Multi-omic Analysis of the Matrix: Insights in Lung Cancer (#40)

Amelia Parker 1
  1. Garvan Institute of Medical Research, Darlinghurst, NSW, Australia

Non-small cell lung cancer (NSCLC) is the leading cause of cancer death worldwide and there is urgent need for more effective therapeutic approaches. The extracellular matrix (ECM) is a molecular network outside of cells, that provides chemical and biophysical cues that orchestrate cell behaviour. Different cell types remodel, and respond to, this ECM to regulate organ function in both health and disease. Emerging evidence indicates that the ECM is highly dysregulated in lung cancer. However, how the lung ECM is remodelled during tumour initiation and progression remains poorly understood. My research seeks to comprehensively characterise the ECM landscape in squamous and adenocarcinoma subtypes of NSCLC and determine the role of key ECM components in the progression of aggressive tumours.

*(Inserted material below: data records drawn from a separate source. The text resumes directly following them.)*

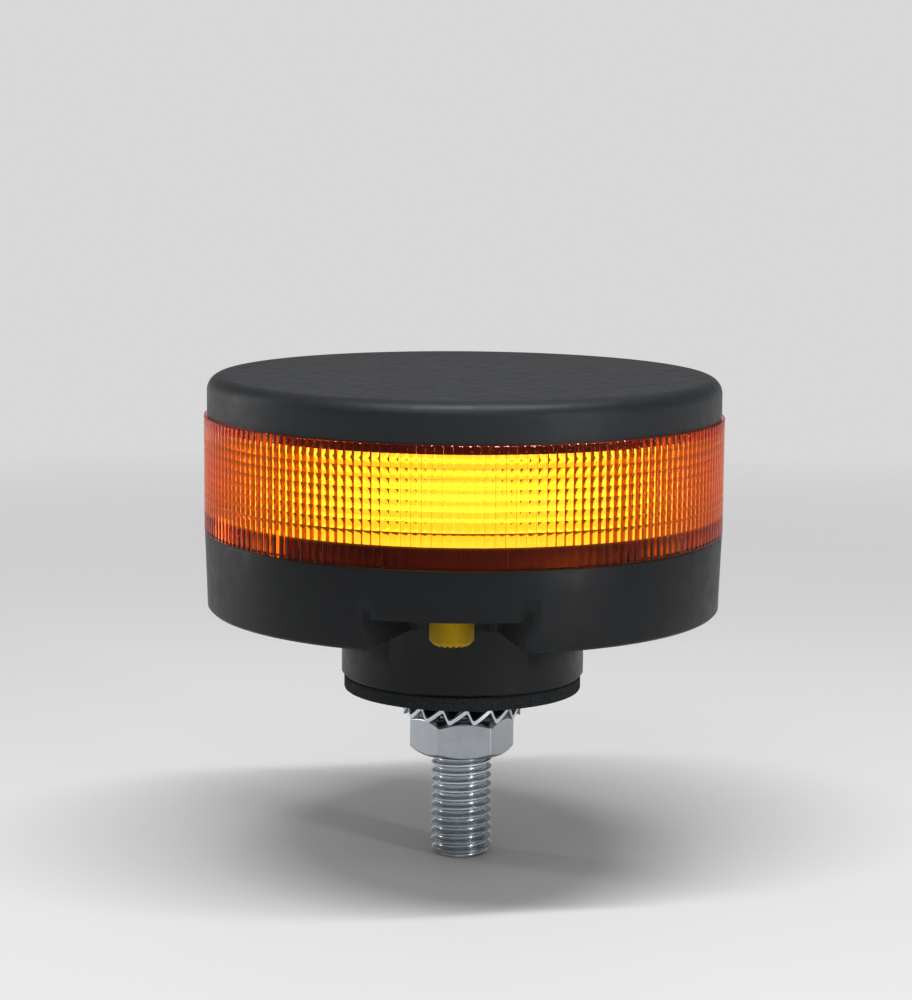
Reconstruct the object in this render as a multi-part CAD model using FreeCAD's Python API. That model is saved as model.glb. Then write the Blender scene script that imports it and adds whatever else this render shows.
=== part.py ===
import FreeCAD, Part
import math
import os

# Low-profile LED warning beacon for single-bolt mounting, in millimetres.
# +Z runs up the stud axis. z = 0 is the underside of the mounting gasket, which meets the panel.
# The front, with the cable pocket, faces -Y. Azimuths count from the front towards +X.

# Heights of the stack, from the mounting plane upwards
GASKET_THICK = 2.7
BOSS_HEIGHT = 13.8
SKIRT_HEIGHT = 15.5
LENS_HEIGHT = 22.7
COVER_HEIGHT = 7.7

# Clearances
SLIP_GAP = 0.05         # a piece that slides or turns in its hole
PART_GAP = 0.3          # mouldings that pass each other without touching
OVERCUT = 1.0           # how far a cut reaches past the face it opens

# Lens ring: vertical flutes outside, horizontal prism ribs inside
LENS_R = 51.0
LENS_WALL = 2.1
FLUTE_COUNT = 188
FLUTE_DEPTH = 0.38
RIB_PITCH = 1.95
FOCAL_LENGTH = 15.5
OPTICAL_HEIGHT = 11.5   # the ribs' common axis, over the lens's lower edge
LENS_INDEX = 1.586      # refractive index of polycarbonate

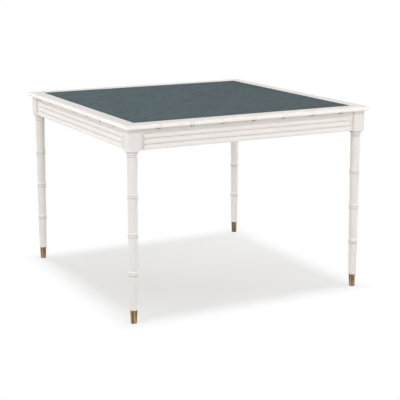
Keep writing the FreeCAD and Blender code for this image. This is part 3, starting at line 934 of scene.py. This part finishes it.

In order to comprehensively map the NSCLC landscape, we have been integrating bulk, single cell and spatial interrogation of lung tumour transcriptomics and proteomics data in human tumours and animal models of lung cancer.  In particular, we have developed an ECM-specific proteomic pipeline using MALDI imaging mass spectrometry to provide unbiased spatial localisation of ECM components across tissues, illustrating ECM remodelling beyond the invasive edge of tumours into the adjacent tissue field. Together with spatial transcriptomics data, this is revealing heterogeneous ECM neighbourhoods within and between tumours, and ongoing animal studies are profiling the temporal evolution of this important and understudied aspect of the tumour microenvironment.  Using a computational methodology that is agnostic to cell type assignments we have identified neighbourhoods enriched in highly invasive lung tumours that have distinct biological processes.

By integrating this data with advanced microscopic techniques we are gaining further insight into the composition and importantly, the architecture of the ECM. These insights are revealing that dysregulation of the extracellular matrix occurs early in disease progression and may constitute a ‘field of cancerization’ that primes pre-invasive lesions to develop into aggressive metastatic NSCLC. Our analysis indicates that prognostic ECM programs, or matreotypes, substantially differ between adenocarcinoma and squamous tumours.  Integration of spatial proteomics and transcriptomics technologies is now illuminating the spatial heterogeneity in these programs within tumours, and the contribution of different cell types to these matrix neighbourhoods.

Collectively, these insights are revealing actionable approaches to inform patient diagnosis and treatment as part of a matrix-centred precision medicine framework in aggressive non-small cell lung cancer.